This year, I'm beginning Lent by stepping step OFF the treadmill!
The advantage to exercising on a treadmill, of course, is all season, all weather, access. The disadvantage is….the scenery never changes. It’s sheer repetition. Effort that eludes a sense of progress. Movement that gets me nowhere.
At the outset of Lent, I'm stepping OFF the treadmill, because, if the scenery never changes and I am moving but getting no where….am I really living? Not that I'm giving up my exercise routine for Lent. I wouldn't dream of abandoning the Jazzercise, yoga, and walking by which I maintain some semblance of physical health. I'm stepping OFF the treadmill, that I may draw upon its benefits to gain access to my inner life...to explore the interior landscape of my soul.
In nature, layers come from the passage of time and the interaction of various elements. Wind, sun, soil, rock, freezing, thawing, flooding, the erupting of a volcano, the shifting of tectonic plates, the movement of a glacier creates layer upon layer, a natural process, a process by which the earth has come to the shape and form in which it exists today. In places like the Grand Canyon, the layers are visible….the carving out of that massive hunk of earth broke through the encrustation to reveal what lies within.
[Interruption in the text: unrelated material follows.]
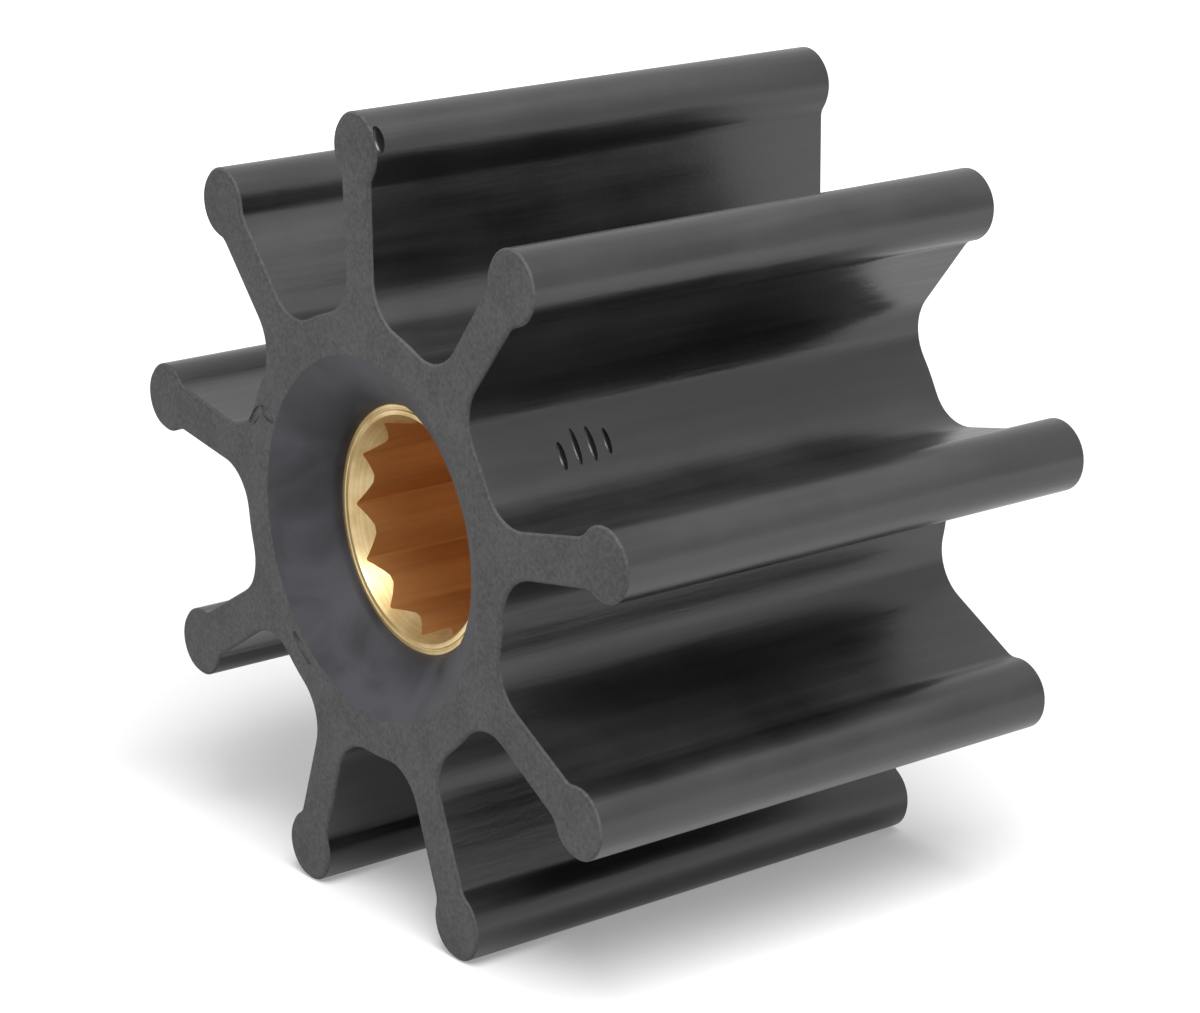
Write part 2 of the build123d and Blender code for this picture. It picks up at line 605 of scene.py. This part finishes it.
def pale_floor():
    """Pale paper that takes the shadow. It glows more away from the lamps, so that it stays white
    to its edges."""
    material, tree, output, place = new_material("pale_floor")
    distance = add_node(tree, "ShaderNodeVectorMath", {0: place}, operation="LENGTH")
    strength = add_range(
        tree,
        distance.outputs["Value"],
        source=(0.06, 0.5),
        target=(0.28, 0.85),
        interpolation_type="SMOOTHSTEP",
    )
    paper = add_node(tree, "ShaderNodeBsdfDiffuse", {"Color": colour("#cfcfcf")})
    glow = add_node(
        tree,
        "ShaderNodeEmission",
        {"Color": colour("#ffffff"), "Strength": strength},
    )
    both = add_node(
        tree, "ShaderNodeAddShader", {0: paper.outputs["BSDF"], 1: glow.outputs["Emission"]}
    )
    surface = add_node(
        tree,
        "ShaderNodeMixShader",
        {0: seen_directly(tree), 1: paper.outputs["BSDF"], 2: both.outputs["Shader"]},
    )
    tree.links.new(surface.outputs["Shader"], output.inputs["Surface"])
    return material


floor.data.materials.append(pale_floor())
print("floor at", round(body_low.z / MM, 2), "mm")

# %% World
world = bpy.data.worlds.new("studio")
world.use_nodes = True
bpy.context.scene.world = world
sky = world.node_tree
sky.nodes.clear()
lighting = add_node(sky, "ShaderNodeBackground", {"Color": colour("#ffffff"), "Strength": 0.4})
surround = add_node(sky, "ShaderNodeBackground", {"Color": colour("#ffffff"), "Strength": 1.0})
choice = add_node(
    sky,
    "ShaderNodeMixShader",
    {
        0: seen_directly(sky),
        1: lighting.outputs["Background"],
        2: surround.outputs["Background"],
    },
)
sky_output = add_node(sky, "ShaderNodeOutputWorld")
sky.links.new(choice.outputs["Shader"], sky_output.inputs["Surface"])

# %% Lamps
def soft_lamp(name, azimuth, elevation, distance, size, power):
    """A square area lamp aimed at the middle of the impeller."""
    data = bpy.data.lights.new(name, "AREA")
    data.shape = "SQUARE"
    data.size = size
    data.energy = power
    lamp = bpy.data.objects.new(name, data)
    bpy.context.scene.collection.objects.link(lamp)
    lamp.matrix_world = looking_at(Vector(), distance, azimuth, elevation)


soft_lamp("key", azimuth=70.0, elevation=60.0, distance=0.9, size=0.6, power=13.0)
soft_lamp("fill", azimuth=-20.0, elevation=25.0, distance=1.1, size=0.7, power=2.0)
bpy.context.scene.view_settings.view_transform = "Standard"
And what lies within is beautiful, is it not? What is true in the geology of nature is also true in the geology of a human soul…over the passage of a lifetime, elements we experience create layer upon layer so that the image of God in which we have been created: our beauty and creativity, our unique gifts and wiring, our life-pulse and heart-beat, the expression of divine essence that God called good, lie within an accumulation of layers, resulting from the natural process of living.
Layers of defense built up when we needed to protect ourselves from pain.
Layers of denial accumulated to shield ourselves from difficult truths.
Layers of habitual action we used when we didn’t want to risk vulnerability, on life's treadmill.
Stepping off the treadmill to enter the wilderness, as Jesus once did, these layers of defense denial, and habit may be sifted and sorted, laying bare one's essential character, deep passion and core qualities. But, as long as I consider this testing to be about pass/fail, right/wrong, good/bad…I dare not step off the treadmill. Remember what it was like to take a test, when you were younger? Some would tear eagerly into the test, confident, ready to show what they know. Others might have tried for a while, picking their way through the material, sometimes knowing, other times guessing, filling in the circles on the sheet randomly or making things up, hoping at least to get points for creativity. Some never tested well and approached every test with dread and anxiety, doomed to fail, because that’s what experience taught.